Seit der Wiederaufnahme der massiven Angriffe durch Israel wurden nach Angaben der Zivilschutzbehörde im Hamas-geführten Gazastreifen mehr als 500 Menschen getötet. Zahlreiche Bewohnerinnen und Bewohner des Gebiets wurden erneut vertrieben.
Die israelische Armee griff am Freitag nach eigenen Angaben ein von der radikalislamischen Hamas genutztes früheres Krankenhaus im Gazastreifen an. Das Gebäude im Zentrum des Gazastreifens sei schon seit "mehr als einem Jahr" nicht mehr als Krankenhaus genutzt worden.
Das türkische Außenministerium hingegen warf Israel einen "gezielten" Angriff vor. Ankara verurteilte "die Zerstörung des Krankenhauses der türkisch-palästinensischen Freundschaft durch Israel". Nach Angaben des von der Hamas kontrollierten Gesundheitsministerium im Gazastreifens handelte es sich um das "einzige Krankenhaus zur Behandlung von Krebspatienten im Gazastreifen".
Weiter erklärte die israelische Armee am Freitag, am Vortag den Chef des militärischen Geheimdienstes der Hamas für den Süden des Gazastreifens getötet zu haben.

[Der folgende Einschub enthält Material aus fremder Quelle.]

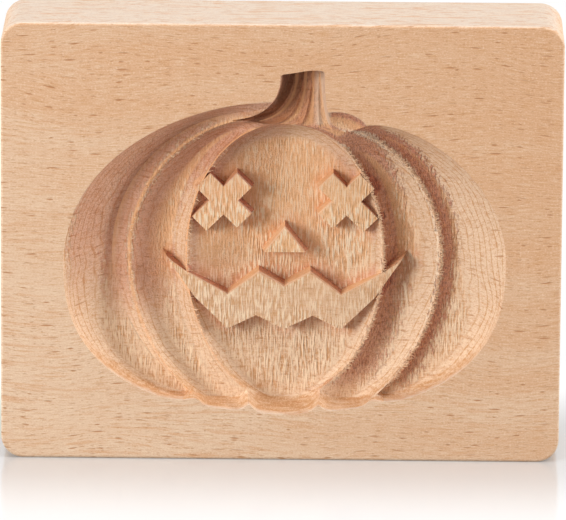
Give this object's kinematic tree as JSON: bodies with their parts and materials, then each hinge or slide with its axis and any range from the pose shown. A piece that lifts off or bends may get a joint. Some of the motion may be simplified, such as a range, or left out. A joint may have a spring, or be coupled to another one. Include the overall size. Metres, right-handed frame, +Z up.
{
  "type": "cookie stamp",
  "caption": "Rectangular beech block with a pumpkin face carved into one side, pressed onto dough to stamp a cookie.",
  "frame": {"origin": "middle of the long edge face that the block stands on", "axes": "+Z up along the block's height, +X to the right along its width, and the carved face looks towards -Y"},
  "size_m": [0.1, 0.02, 0.08],
  "materials": {
    "beech": "bare sanded beech, machine carved"
  },
  "bodies": {
    "root": {"stamp_block": "beech"}
  },
  "joints": []
}
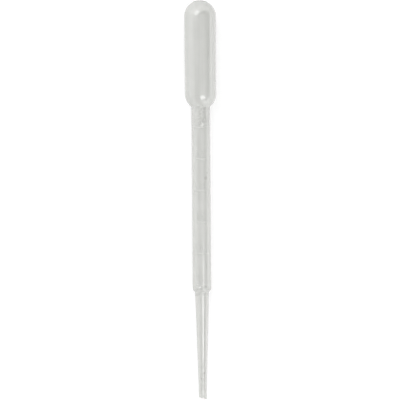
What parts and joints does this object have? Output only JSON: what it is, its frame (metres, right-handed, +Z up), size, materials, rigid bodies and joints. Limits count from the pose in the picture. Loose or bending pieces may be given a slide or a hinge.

Zudem habe die Armee erneut eine aus dem Jemen abgefeuerte Rakete abgewehrt. Das Geschoss sei von den Streitkräften abgefangen worden, bevor es israelisches Staatsgebiet erreicht habe, erklärte die israelische Armee am Freitagabend. AFP-Reporter hörten Sirenen in Jerusalem. Diese ertönten auch in vielen Orten in Zentralisrael. Bereits am Donnerstag hatte Israel Raketenbeschuss aus dem Jemen gemeldet.
Die jemenitische Huthi-Miliz erklärte am Samstag, sie habe den Ben-Gurion-Flughafen bei Tel Aviv mit einer ballistischen Rakete angegriffen. Der israelische Luftraum werde unsicher bleiben, "bis die Aggression gegen Gaza aufhört", teilten die Huthis weiter mit.
Die vom Iran finanzierte Miliz hat seit Beginn des Krieges im Gazastreifen immer wieder Schiffe im Roten Meer und im Golf von Aden sowie Ziele in Israel mit Drohnen und Raketen angegriffen - nach eigenen Angaben "aus Solidarität mit den Palästinensern" im Gazastreifen.